What you have to do
Repeat every line below exactly, word for word.

Data segment
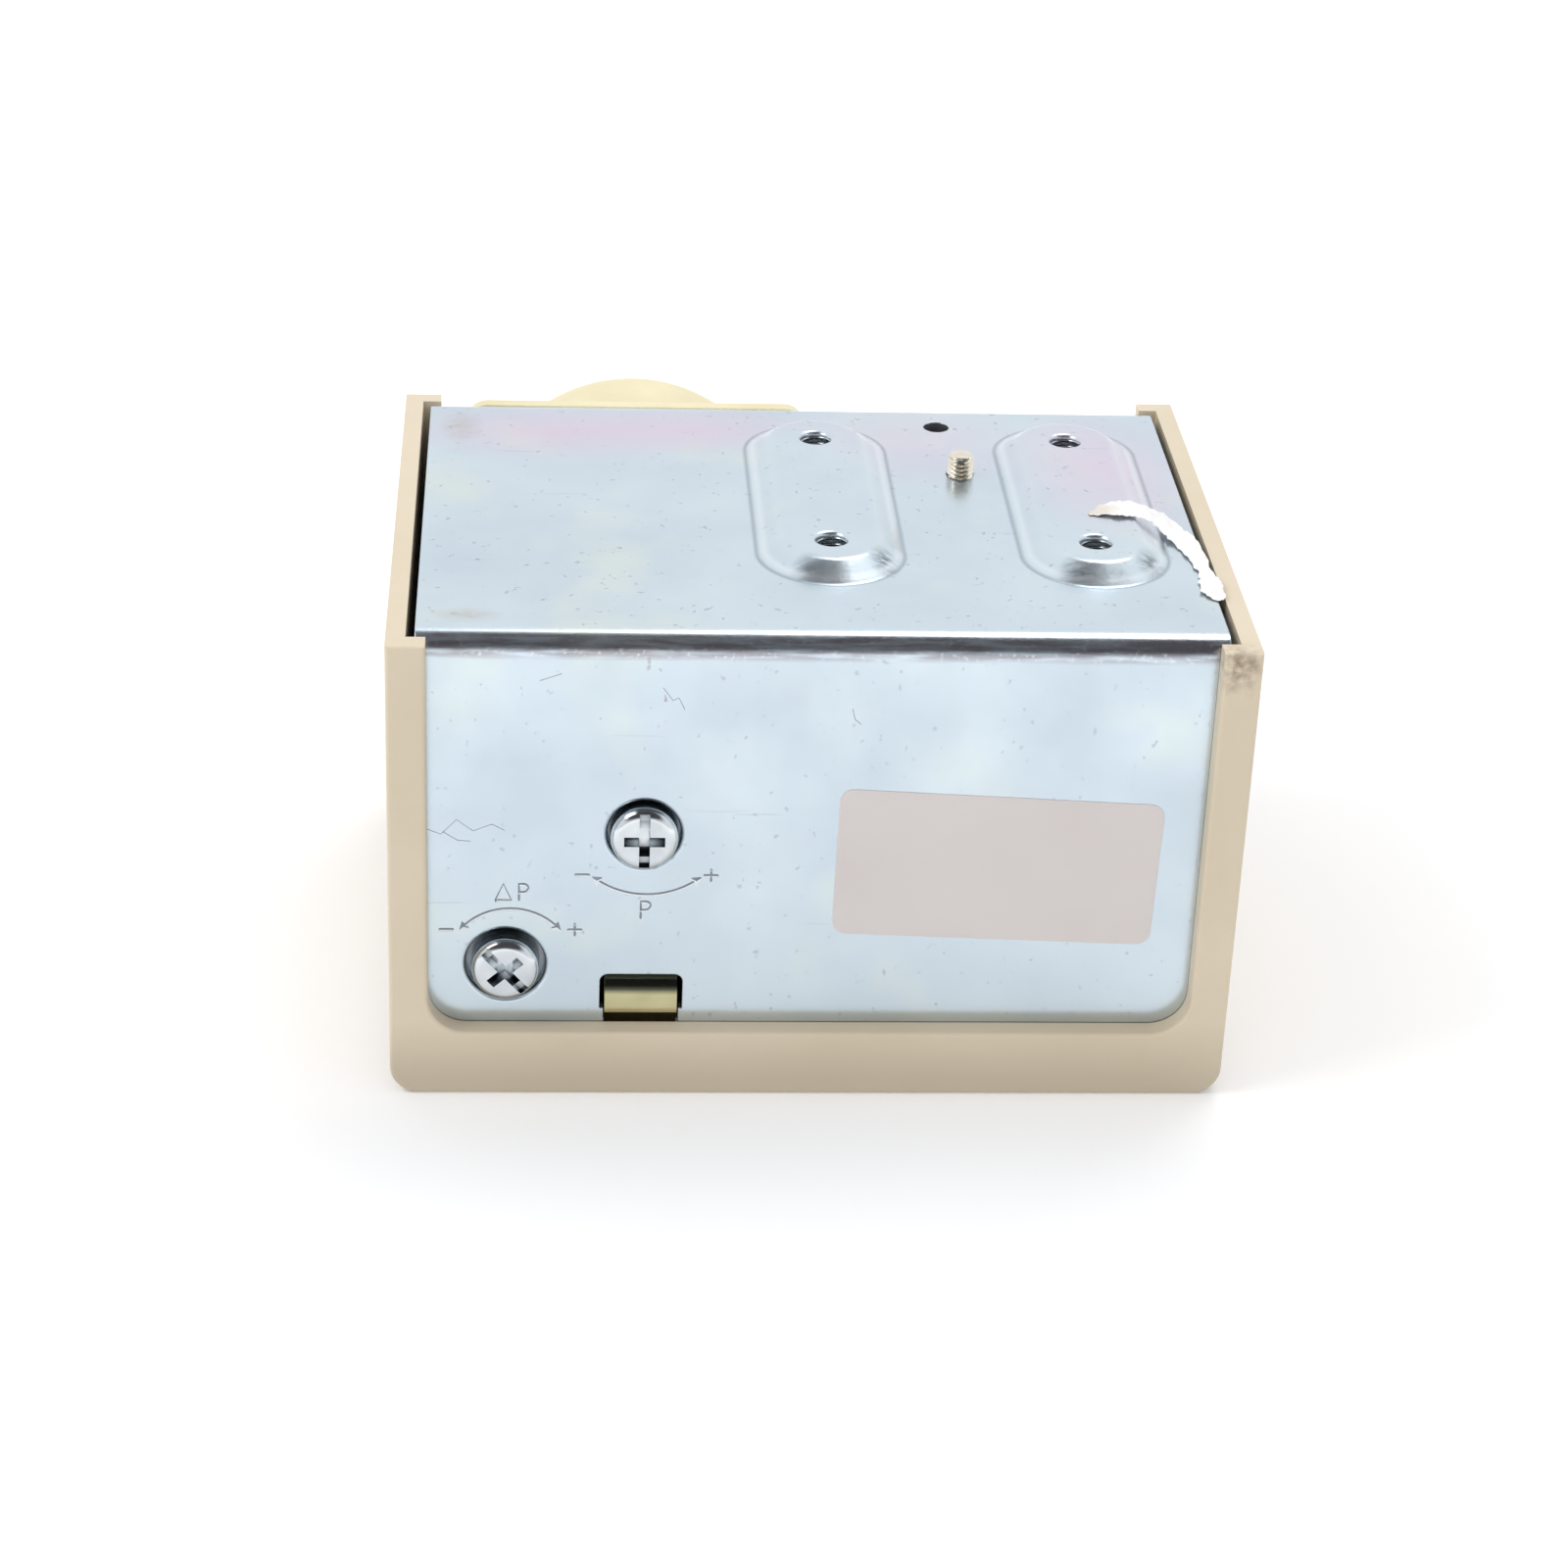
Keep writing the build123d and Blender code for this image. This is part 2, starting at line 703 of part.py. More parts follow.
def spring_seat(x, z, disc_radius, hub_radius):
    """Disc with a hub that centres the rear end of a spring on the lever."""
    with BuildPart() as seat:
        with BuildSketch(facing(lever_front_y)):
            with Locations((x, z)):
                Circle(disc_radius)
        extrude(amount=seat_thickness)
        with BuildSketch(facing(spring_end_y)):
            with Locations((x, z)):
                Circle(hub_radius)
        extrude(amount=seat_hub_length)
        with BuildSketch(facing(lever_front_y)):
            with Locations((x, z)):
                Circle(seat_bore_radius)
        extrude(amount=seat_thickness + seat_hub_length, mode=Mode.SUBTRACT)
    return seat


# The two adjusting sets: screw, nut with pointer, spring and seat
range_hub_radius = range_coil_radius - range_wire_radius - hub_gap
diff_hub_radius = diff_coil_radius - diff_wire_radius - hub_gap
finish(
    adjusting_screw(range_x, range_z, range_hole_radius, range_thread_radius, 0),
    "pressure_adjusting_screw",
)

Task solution
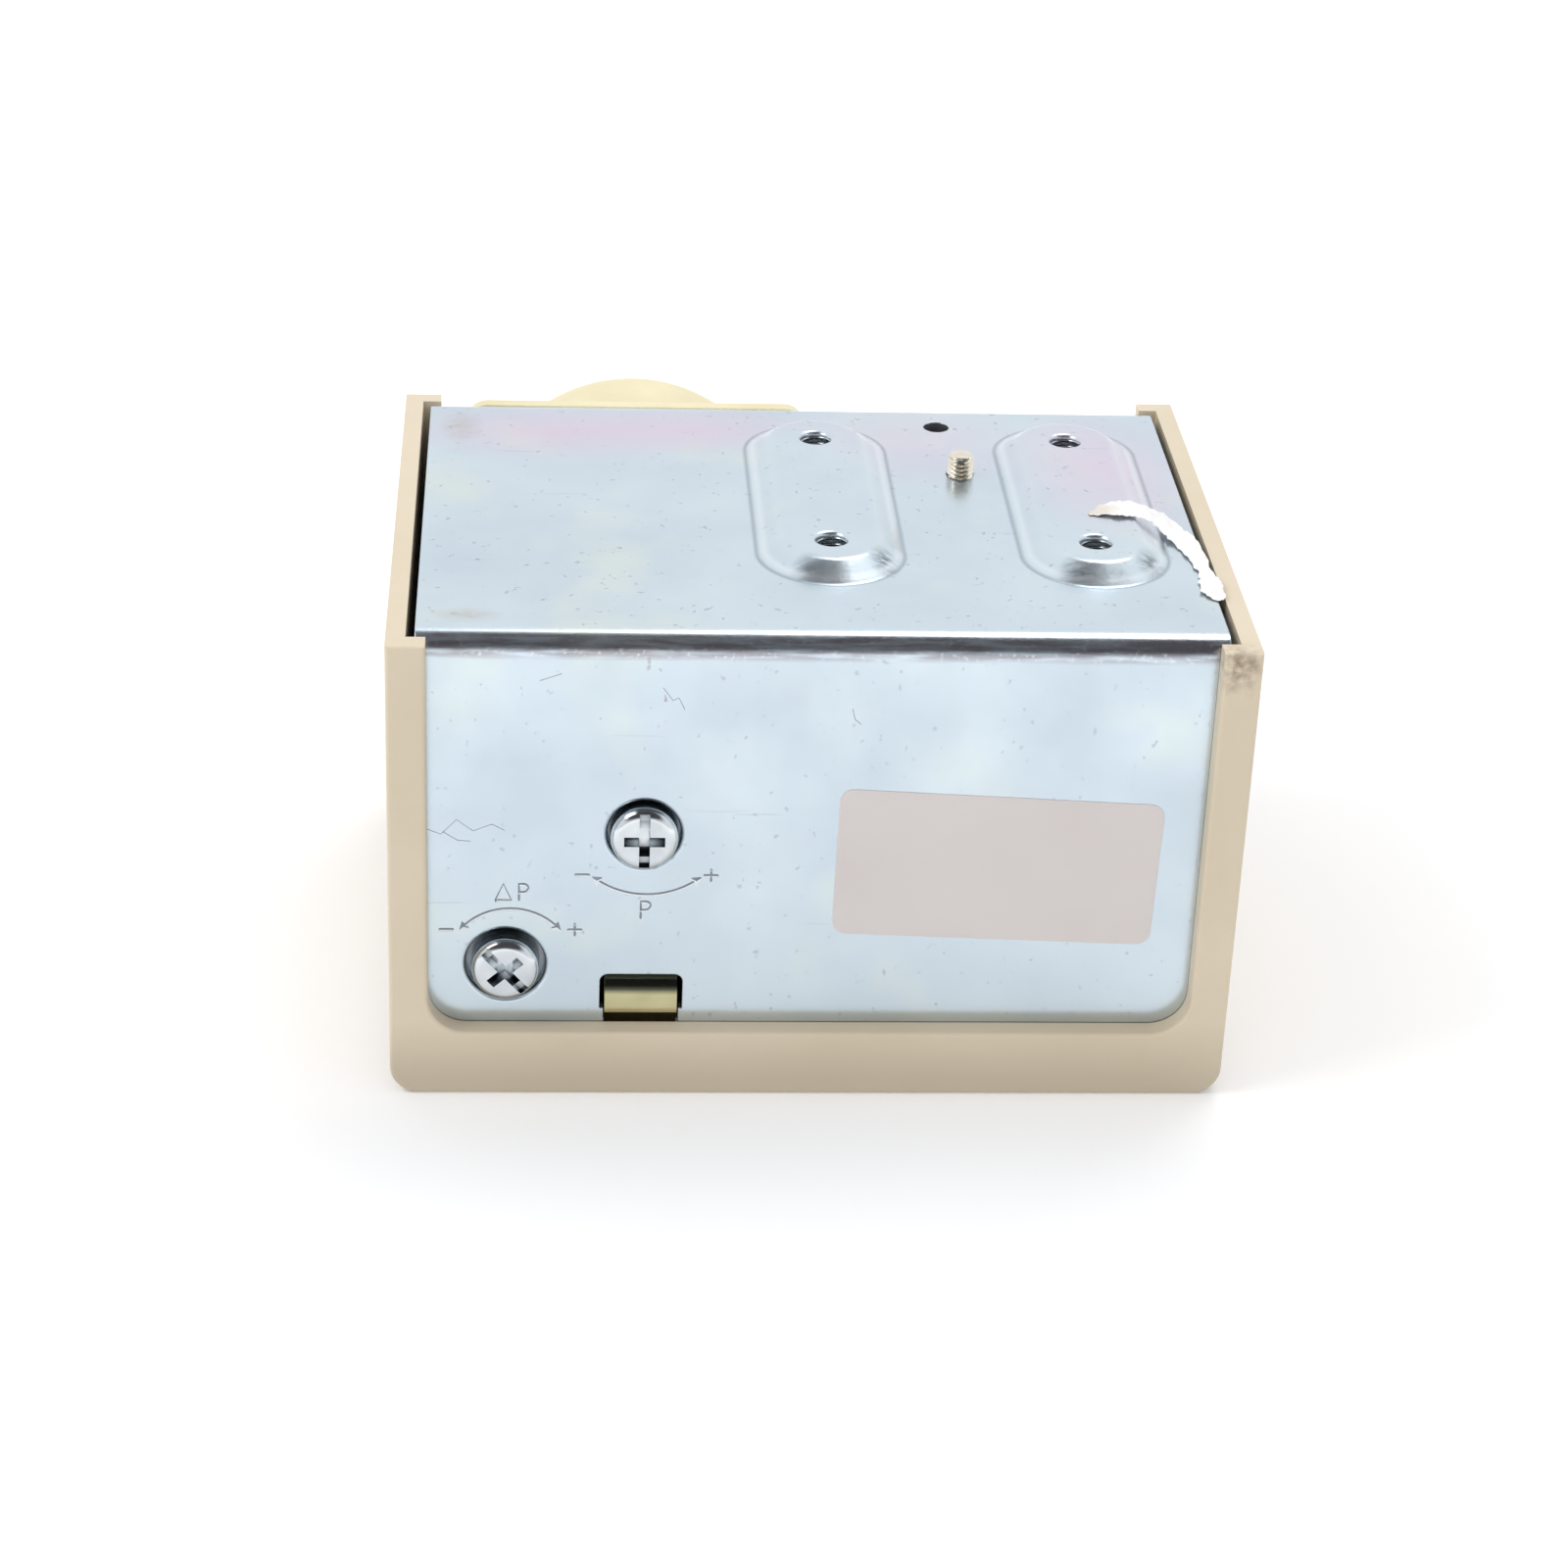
Keep writing the build123d and Blender code for this image. This is part 2, starting at line 703 of part.py. More parts follow.
def spring_seat(x, z, disc_radius, hub_radius):
    """Disc with a hub that centres the rear end of a spring on the lever."""
    with BuildPart() as seat:
        with BuildSketch(facing(lever_front_y)):
            with Locations((x, z)):
                Circle(disc_radius)
        extrude(amount=seat_thickness)
        with BuildSketch(facing(spring_end_y)):
            with Locations((x, z)):
                Circle(hub_radius)
        extrude(amount=seat_hub_length)
        with BuildSketch(facing(lever_front_y)):
            with Locations((x, z)):
                Circle(seat_bore_radius)
        extrude(amount=seat_thickness + seat_hub_length, mode=Mode.SUBTRACT)
    return seat


# The two adjusting sets: screw, nut with pointer, spring and seat
range_hub_radius = range_coil_radius - range_wire_radius - hub_gap
diff_hub_radius = diff_coil_radius - diff_wire_radius - hub_gap
finish(
    adjusting_screw(range_x, range_z, range_hole_radius, range_thread_radius, 0),
    "pressure_adjusting_screw",
)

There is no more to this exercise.